I have been dyeing using eucalyptus leaves for quite a few years now. If I count the first time I dyed fleece for spinning in the mid 90s, that would be almost 20 years since I started. These last 3-4 years I have been eco dyeing on silk fabric. With experience and trial and error I have started to get a feel for the brews and bundles. I felt good about these last couple of batches even before I opened them. A lot of the time my dye batch happens either by accident, luck, or because I don't want to waste dye materials. In this batch I used red cabbage and purple carrot as a dye solution. We bought a new refrigerator after 20 years and it's smaller than the old one. There was no room for old red cabbage and purple carrots in the new fridge. Instead of throwing them out I chopped them up and soaked them in a dye pot. The next day the combination of red cabbage and purple carrots produced the richest blue-purple colour I have ever seen. I bundled up 4 bundles with what I had on hand that day, Eucalyptus, Grevillea leaves and a few other odd and ends. I dropped all the bundles in the dye solution and left them overnight.

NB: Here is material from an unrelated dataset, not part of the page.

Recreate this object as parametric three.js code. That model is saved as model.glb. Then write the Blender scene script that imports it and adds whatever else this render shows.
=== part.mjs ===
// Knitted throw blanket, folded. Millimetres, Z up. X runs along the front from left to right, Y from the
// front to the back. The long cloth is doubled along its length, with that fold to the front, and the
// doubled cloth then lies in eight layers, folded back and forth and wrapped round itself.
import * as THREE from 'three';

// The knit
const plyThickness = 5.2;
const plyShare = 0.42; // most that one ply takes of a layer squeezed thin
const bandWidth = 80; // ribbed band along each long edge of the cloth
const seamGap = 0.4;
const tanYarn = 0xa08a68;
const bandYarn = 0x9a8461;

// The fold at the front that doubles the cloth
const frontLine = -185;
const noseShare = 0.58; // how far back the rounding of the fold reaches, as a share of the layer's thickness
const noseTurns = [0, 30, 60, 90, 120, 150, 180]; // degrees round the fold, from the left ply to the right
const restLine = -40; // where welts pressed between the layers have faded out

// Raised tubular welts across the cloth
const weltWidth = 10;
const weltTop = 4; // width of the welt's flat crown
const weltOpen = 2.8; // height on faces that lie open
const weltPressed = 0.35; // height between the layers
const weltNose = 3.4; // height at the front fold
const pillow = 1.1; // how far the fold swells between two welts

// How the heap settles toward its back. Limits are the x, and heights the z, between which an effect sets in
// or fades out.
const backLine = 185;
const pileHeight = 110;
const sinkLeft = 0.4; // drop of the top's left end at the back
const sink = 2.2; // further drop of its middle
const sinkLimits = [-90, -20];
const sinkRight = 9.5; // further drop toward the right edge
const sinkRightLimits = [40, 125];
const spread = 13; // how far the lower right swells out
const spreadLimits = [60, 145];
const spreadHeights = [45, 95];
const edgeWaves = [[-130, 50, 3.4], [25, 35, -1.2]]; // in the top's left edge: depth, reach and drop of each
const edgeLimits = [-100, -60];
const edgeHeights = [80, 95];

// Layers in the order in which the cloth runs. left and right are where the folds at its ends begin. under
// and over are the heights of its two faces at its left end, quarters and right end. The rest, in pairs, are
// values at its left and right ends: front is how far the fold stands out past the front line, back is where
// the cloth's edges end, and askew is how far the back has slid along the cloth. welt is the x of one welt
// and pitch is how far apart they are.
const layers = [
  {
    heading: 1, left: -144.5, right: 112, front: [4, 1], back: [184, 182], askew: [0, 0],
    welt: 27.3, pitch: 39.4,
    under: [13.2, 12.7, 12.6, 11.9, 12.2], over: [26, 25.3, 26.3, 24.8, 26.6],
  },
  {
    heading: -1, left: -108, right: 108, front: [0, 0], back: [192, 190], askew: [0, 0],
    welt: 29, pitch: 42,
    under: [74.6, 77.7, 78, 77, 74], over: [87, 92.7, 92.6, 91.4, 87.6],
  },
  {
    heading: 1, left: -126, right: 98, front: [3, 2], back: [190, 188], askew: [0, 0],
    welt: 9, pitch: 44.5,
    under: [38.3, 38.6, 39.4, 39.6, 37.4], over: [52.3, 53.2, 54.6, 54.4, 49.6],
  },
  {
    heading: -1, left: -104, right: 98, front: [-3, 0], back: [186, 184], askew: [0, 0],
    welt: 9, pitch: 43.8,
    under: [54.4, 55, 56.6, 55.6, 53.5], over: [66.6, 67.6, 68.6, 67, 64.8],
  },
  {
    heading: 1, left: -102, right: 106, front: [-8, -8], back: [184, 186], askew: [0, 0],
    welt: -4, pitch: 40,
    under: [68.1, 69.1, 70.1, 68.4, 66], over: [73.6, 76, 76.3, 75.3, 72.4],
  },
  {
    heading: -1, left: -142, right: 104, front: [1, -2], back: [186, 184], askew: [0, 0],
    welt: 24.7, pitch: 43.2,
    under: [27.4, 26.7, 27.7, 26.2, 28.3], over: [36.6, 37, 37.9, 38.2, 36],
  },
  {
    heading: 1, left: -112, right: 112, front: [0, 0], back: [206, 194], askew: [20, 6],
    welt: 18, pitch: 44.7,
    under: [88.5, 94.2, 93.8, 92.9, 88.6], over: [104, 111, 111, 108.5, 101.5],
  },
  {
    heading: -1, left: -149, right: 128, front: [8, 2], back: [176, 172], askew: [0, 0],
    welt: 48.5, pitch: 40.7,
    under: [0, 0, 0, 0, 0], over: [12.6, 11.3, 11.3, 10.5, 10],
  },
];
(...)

I wrapped silk and leaves over the rusty tin can. The rust acts as mordant on the leaves. From my experience I found that red cabbage loses it's colour if you overheat it. Instead of stewing the bundles I steamed them in the double steamers. I steamed them for about 2 hours.
After steaming, I left the bundles sitting for about a week. The cold weather kept the bundles from turning mouldy. Ideally, I should have left them for two weeks or more, but I am not a patient person! Yesterday I was home and thought I would have a peek at one of them! So first I unwrapped the strings!

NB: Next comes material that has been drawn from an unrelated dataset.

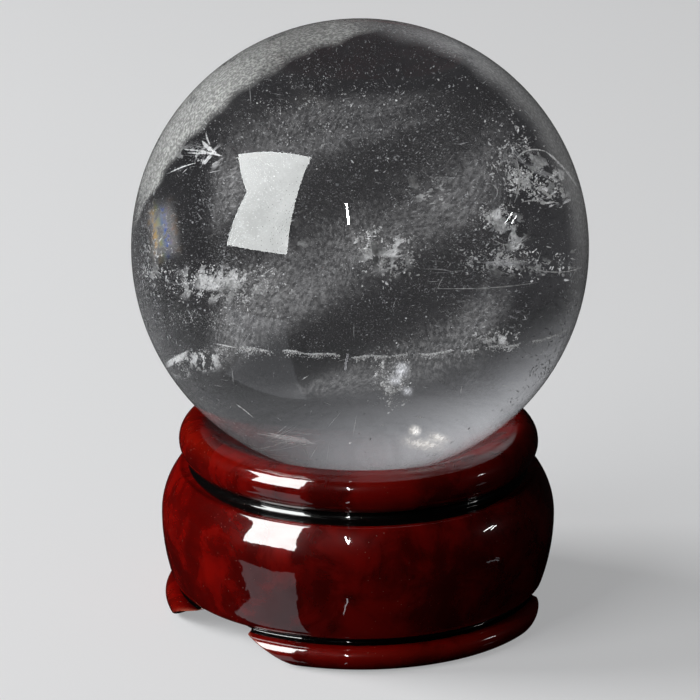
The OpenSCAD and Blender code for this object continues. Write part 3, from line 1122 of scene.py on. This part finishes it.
# Large soft panels that light matt surfaces only: one behind the window lamp and one further round
softPanels = (
    {"name": "windowFill", "ends": ((-50, 18), (-50, 44)), "away": 1.0, "wide": 0.55, "watts": 4.4},
    {"name": "leftFill", "ends": ((-100, 10), (-100, 33)), "away": 1.0, "wide": 0.55, "watts": 11.0},
)


# An area lamp stretched between two directions and facing the ball
def buildLamp(s, matt):
    start, end = (s["away"] * direction(*way) for way in s["ends"])
    middle, along = (start + end) / 2, end - start
    data = bpy.data.lights.new(s["name"], "AREA")
    data.shape = "RECTANGLE"
    data.size, data.size_y = s["wide"], float(np.linalg.norm(along))
    data.energy = s["watts"]
    lamp = bpy.data.objects.new(s["name"], data)
    scene.collection.objects.link(lamp)
    lamp.location = Vector(ballCentre + middle)
    back = Vector(middle).normalized()
    upward = Vector(along).normalized()
    sideways = upward.cross(back).normalized()
    lamp.rotation_euler = Matrix((sideways, back.cross(sideways), back)).transposed().to_euler()
    lamp.visible_camera = False
    lamp.visible_diffuse = matt
    lamp.visible_glossy = not matt
    lamp.visible_transmission = False


cameraSpec = {
    "aim": (-1.22 * mm, 0.0, 35.5 * mm), "away": 0.6, "lift": viewDegrees, "roll": 0.4,
    "lens": 233.5, "sensor": 36, "clip": (0.01, 50),
}


def buildCamera(s):
    data = bpy.data.cameras.new("studioCamera")
    data.lens = s["lens"]
    data.sensor_width = s["sensor"]
    data.clip_start, data.clip_end = s["clip"]
    camera = bpy.data.objects.new("studioCamera", data)
    scene.collection.objects.link(camera)
    camera.location = Vector(s["aim"]) + s["away"] * Vector(direction(0, s["lift"]))
    tilt = Euler((math.radians(90 - s["lift"]), 0, 0)).to_matrix()
    camera.rotation_euler = (tilt @ Matrix.Rotation(math.radians(s["roll"]), 3, "Z")).to_euler()
    scene.camera = camera


buildFloor(stageSpec)
buildSky(stageSpec)
buildWindow(windowLamp)
for spec in tubeLamps:
    buildLamp(spec, matt=False)
for spec in softPanels:
    buildLamp(spec, matt=True)
buildCamera(cameraSpec)
scene.view_settings.view_transform = "Standard"
scene.cycles.transparent_max_bounces = 48  # light has many veils to pass
scene.cycles.caustics_refractive = False
scene.cycles.caustics_reflective = False
print("stage, lamps and camera placed")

I can see the Grevillea leaves snugged tight around the tin can. It's very exciting to see the magic of the leaves, rust and heat transferred onto a piece of vintage silk!

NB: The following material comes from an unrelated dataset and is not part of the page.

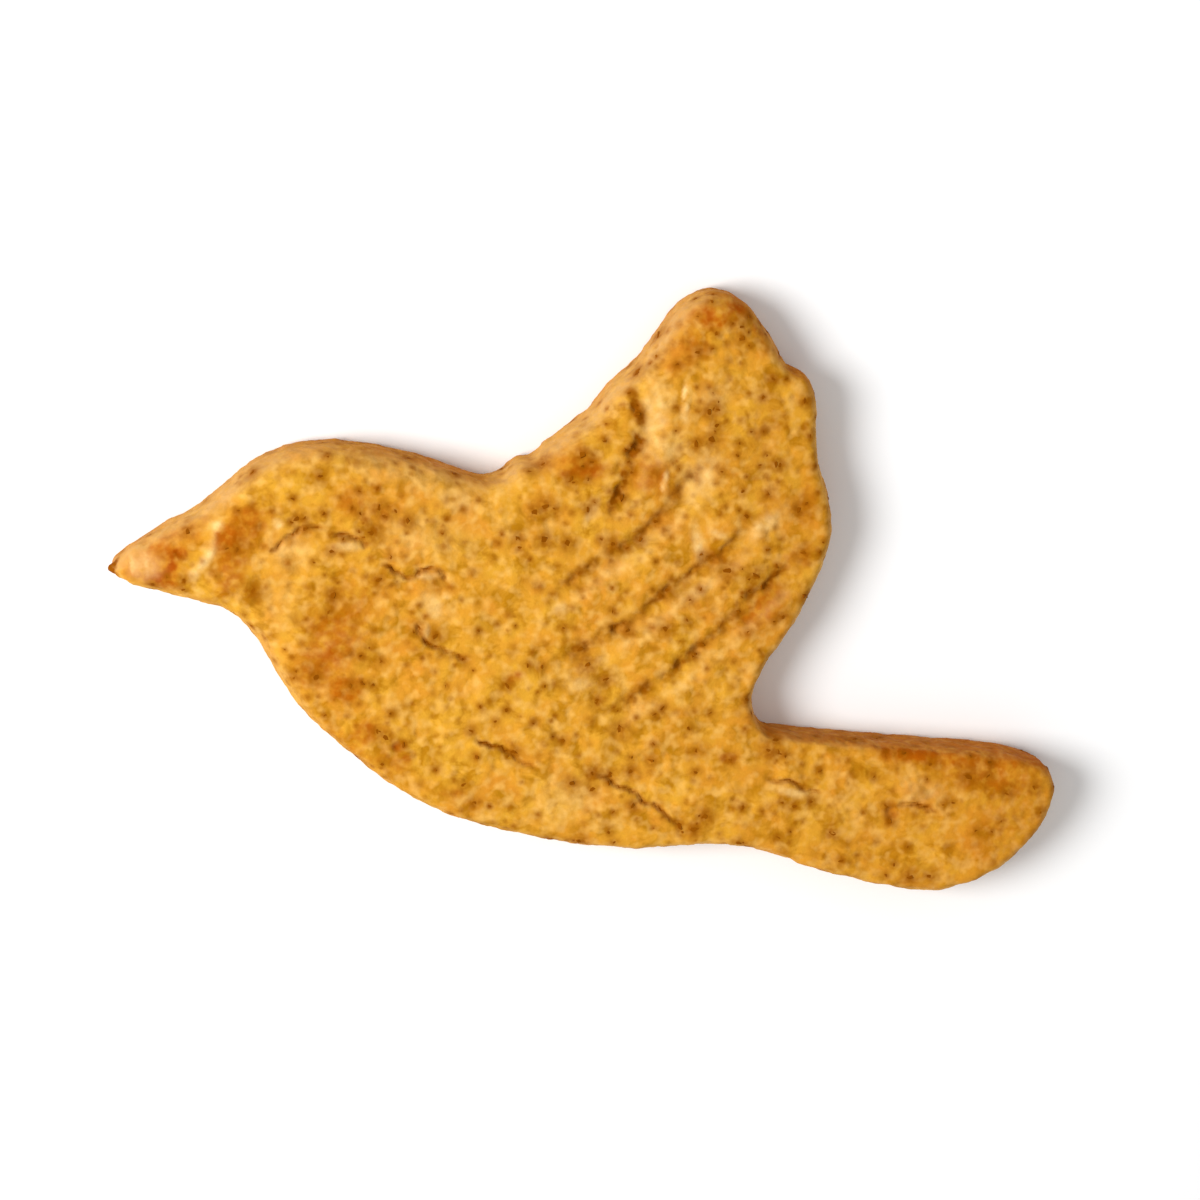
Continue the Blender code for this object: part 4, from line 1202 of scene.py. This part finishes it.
class COOKIE_OT_add_stage(Operator):
    """Add the pale table, the soft light and the camera"""

    bl_idname = "cookie.add_stage"
    bl_label = "Add Table, Light and Camera"

    def execute(self, context):
        scene = context.scene
        stage = scene.cookie_stage
        corners = TABLE_HALF * np.array([(-1, -1, 0), (1, -1, 0), (1, 1, 0), (-1, 1, 0)])
        table = mesh_object("table", corners, [(0, 1, 2, 3)], table_material(stage))
        table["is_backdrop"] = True

        world = scene.world or bpy.data.worlds.new("studio")
        scene.world = world
        world.use_nodes = True
        background = world.node_tree.nodes["Background"]
        background.inputs["Color"].default_value = (1.0, 1.0, 1.0, 1.0)
        background.inputs["Strength"].default_value = stage.sky_strength

        lamp = bpy.data.lights.new("key_light", "AREA")
        lamp.shape = "DISK"
        lamp.size = LAMP_SIZE
        lamp.energy = stage.key_power
        key = bpy.data.objects.new("key_light", lamp)
        scene.collection.objects.link(key)
        away = direction(LAMP_HEADING, LAMP_ELEVATION)
        key.location = away * LAMP_DISTANCE
        key.rotation_euler = away.to_track_quat("Z", "Y").to_euler()

        camera_data = bpy.data.cameras.new("camera")
        camera_data.lens = LENS
        camera_data.sensor_width = SENSOR_WIDTH
        camera = bpy.data.objects.new("camera", camera_data)
        scene.collection.objects.link(camera)
        lean = direction(stage.camera_heading, math.pi / 2.0 - stage.camera_tilt)
        camera.location = LOOK_AT + lean * (stage.view_width * LENS / SENSOR_WIDTH)
        camera.rotation_euler = Vector((0.0, 0.0, 1.0)).rotation_difference(lean).to_euler()
        scene.camera = camera
        scene.view_settings.view_transform = "Standard"
        return {"FINISHED"}


class COOKIE_PT_panel(Panel):
    """Sidebar panel with the cookie's sizes, colours and steps"""

    bl_idname = "COOKIE_PT_panel"
    bl_label = "Tea Shortbread Cookie"
    bl_space_type = "VIEW_3D"
    bl_region_type = "UI"
    bl_category = "Cookie"

    def draw(self, context):
        for group in (context.scene.cookie_shape, context.scene.cookie_colours,
                      context.scene.cookie_stage):
            box = self.layout.box()
            for name in group.__annotations__:
                box.prop(group, name)
        for step in STEPS:
            self.layout.operator(step.bl_idname)


STEPS = (COOKIE_OT_add_crust, COOKIE_OT_add_tea_flecks, COOKIE_OT_add_stage)
GROUPS = (CookieShape, CookieColours, CookieStage)


def register():
    for group in GROUPS:
        bpy.utils.register_class(group)
    bpy.types.Scene.cookie_shape = PointerProperty(type=CookieShape)
    bpy.types.Scene.cookie_colours = PointerProperty(type=CookieColours)
    bpy.types.Scene.cookie_stage = PointerProperty(type=CookieStage)
    for step in STEPS:
        bpy.utils.register_class(step)
    bpy.utils.register_class(COOKIE_PT_panel)


def unregister():
    bpy.utils.unregister_class(COOKIE_PT_panel)
    for step in reversed(STEPS):
        bpy.utils.unregister_class(step)
    del bpy.types.Scene.cookie_stage
    del bpy.types.Scene.cookie_colours
    del bpy.types.Scene.cookie_shape
    for group in reversed(GROUPS):
        bpy.utils.unregister_class(group)


def main():
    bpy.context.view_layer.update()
    register()
    bpy.ops.cookie.add_crust()
    bpy.ops.cookie.add_tea_flecks()
    bpy.ops.cookie.add_stage()


if __name__ == "__main__":
    main()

The whole piece of vintage silk is about 90 x 30cm in size. It's a good size for me to lay the leaves on one side of the silk and fold the silk into half lengthwise, then roll it up from one end with whatever I was using at the time.
After the silk dries it loses a bit of colour. I'm very happy with the result of this bundle. I will repeat this same technique again in the future. Below is the second tin can I dyed at the same time.
From the outside of the bundle it looks the same at the first one, but I remember that I added a few more things like tea balls, slices of purple carrots, pine needles/leaves and eucalyptus leaves.
I could see the shade of pink/purple coming through when I unwrapped the string. It's exciting at this point!
When I unrolled it, I stopped to take some photos. I can't wait to unroll the whole piece! I could see more vivid blue/pink and purple as I unrolled!
The colour was lighter on the inside, but still rich and vibrant. I wish I could share the smell with you too! I'm in heaven right now! Thanks nature, you brought me so much joy!
What I normally do after unwrapping the bundles is to let the silk dry completely. I then press them with a steam iron on 'Silk' setting. Then I leave the pressed silk lying around for a few days. I found that after a few days the colour gets deeper with oxidisation. Also having the cloth lying around gives me some idea of what to do with it. The brain is always ticking over here at Notjustnat!!!